Salgo a mi jardín de madrugada. Quiero verla. Con pies descalzos sobre el zacate, cuerpo erguido y cabeza levantada, la busco en el firmamento, allá, hacia el sur, sobre las montañas que rodean a mi valle. Pero la noche está nublada y no se ve ni una estrella. Me encuentro con un cielo blancuzco y tétrico. El único brillo nocturno proviene de los faroles amarillos que iluminan la calle. Más lejanas, titilan las luces trémulas de los barrios que escalan las laderas de las montañas de Alajuelita. Las cumbres, como el cielo, se esconden detrás de un denso velo de nubes. No sé si el velo se levantará. Sin embargo quiero verla. Decido esperar.
Mientras tanto visito a mis muchachas. La buganvilla veranera no florece durante esta estación lluviosa para vestirse de angelitas blancas. La pasiflora que se enreda en el muro del jardín tampoco ofrece sus pasiones rojas. Pero los geranios morados sí despiden su olor áspero. Las flores magenta de uno de los rosales reposan en la quietud de la noche josefina. En lo más alto del otro rosal se engarza un botón amarillo a punto de abrirse como una alegría nocturna. En la orquídea ya despuntan ocho botones. Pero sé que estas flores, unas raras chicas glaucas de pecas moradas, demorarán un mes más para abrirse. Es por ello que me gustan, por extrañas e introvertidas.

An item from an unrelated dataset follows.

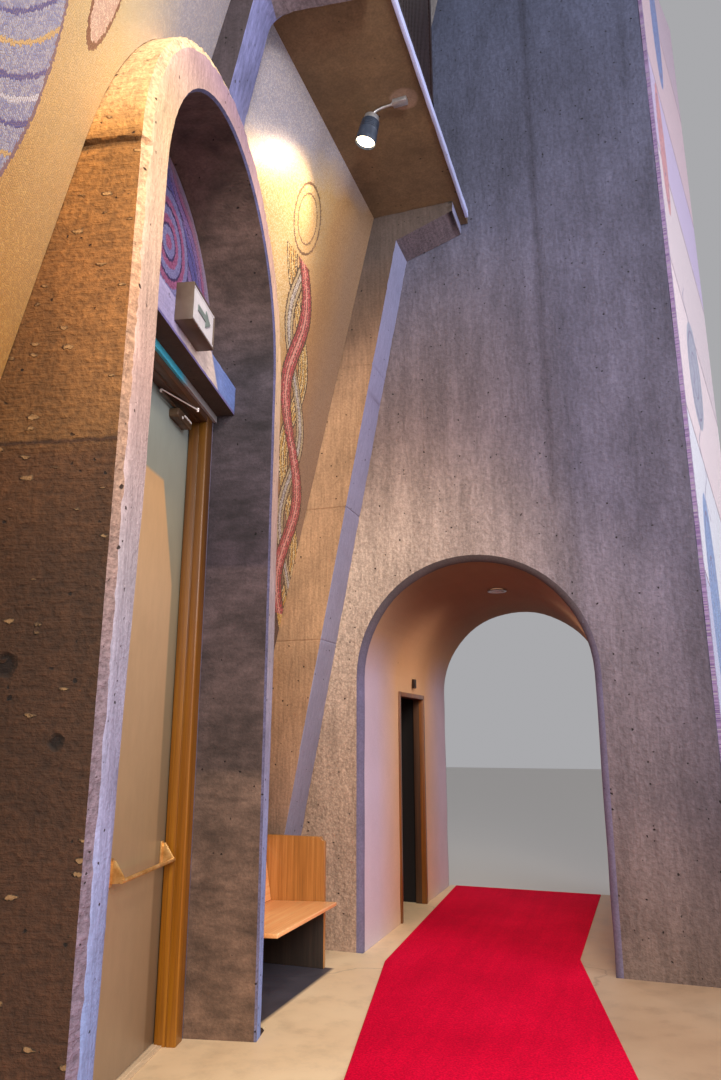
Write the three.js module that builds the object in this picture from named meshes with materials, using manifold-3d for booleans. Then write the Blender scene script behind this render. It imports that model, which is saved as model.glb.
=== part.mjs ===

Después de visitar a mis muchachas, miro de nuevo al cielo. Permanece el manto de nubes. Pero esta noche, como sea, quiero verla. Mientras espero su aparición, recuerdo la primera vez que la vi. Fue en el otoño en que decidí acatar el lema del maestro uruguayo Joaquín Torres García: «Nuestro norte es el sur». Habiendo emigrado del istmo hacia el norte, intenté emigrar al sur. Aterricé en Montevideo y cerca de allí, en la ribera norte del Río de la Plata, observé el cielo nocturno y reconocí la Cruz del Sur. Desde allí me daba la bienvenida y me saludaba, colgada de un tejido negro con pines luminosos. Mi corazón latió fuerte, como si ella iluminase mi ser interior.
De tierras orientales del Uruguay continué hacia el norte, adentrándome en Brasil. Recalé en los linderos del Trópico de Capricornio para ocuparme de la filosofía. Cada noche me acordaba de buscar mi constelación tutelar en el firmamento. Entendí poco a poco qué es filosofía viva y poesía cotidiana. Es, por ejemplo, mirar al cielo, maravillarse, olvidarse de los rollos y deleitarse al ver la Cruz del Sur. Intenté permanecer bajo su guía nocturna, pero por cosas de la vida mi tentativa de emigrar acabó con un vuelo hacia Nueva York para trabajar en Brooklyn.
Un tiempo después, de visita en Costa Rica, vi la luna levantarse sobre el Cerro Turrubares, al este de Lagunillas de Tárcoles, a las 22:45. A las 23:00 miré el cielo estrellado en dirección sur y para mi enorme sorpresa y perplejidad reconocí a la Cruz del Sur. Se había levantado unos 30 grados sobre el horizonte, por encimita del relieve de las montañas. Yo pensaba que esa constelación no se veía desde el hemisferio norte. Entonces, tuve que observarla por muchos minutos para convencerme. Era ella, saludándome, erguida y casi posada sobre las cumbres de la montañas. Y en cuanto la miraba, una estrella fugaz se encendió en el cielo y recorrió un arco del noreste hacia el suroeste, pasando por el frente de la Cruz del Sur desde mi perspectiva. Le dije a la estrella: —Llevame con vos del norte para el sur—. La estrella y la Cruz me escucharon a su manera y me convirtieron en un peripatético criollo que viene y va entre las tres Américas.
Luego aprendí a ubicar la Cruz en el cielo josefino. Desde entonces siempre que regreso a mi ciudad la busco, como ahora que estoy en mi jardín esperándola. Avanza la madrugada y empiezo a desanimarme. Pero la noche premia mi paciencia. Un viento divino se lleva las nubes, el cielo se despeja y la atisbo allá, en dirección suroeste, sobre las montañas. No está erguida sino que ya se ha inclinado hacia el oeste, describiendo su curso en el firmamento. Pero se ve enorme y cercana en su bóveda azul cobalto. La contemplo y le agradezco su compañía.
Cruz del Sur: ¡cómo te quiero! Pueden refulgir la Venus blanca y el rojo Marte, centellear las Osas y el Cinturón de Orión. Pero yo te quiero a vos, como Dante a su Beatriz. ¿Y sabés qué? Creo que me iré al suroeste, a la costa, para verte más nítida y sentirte más cercana.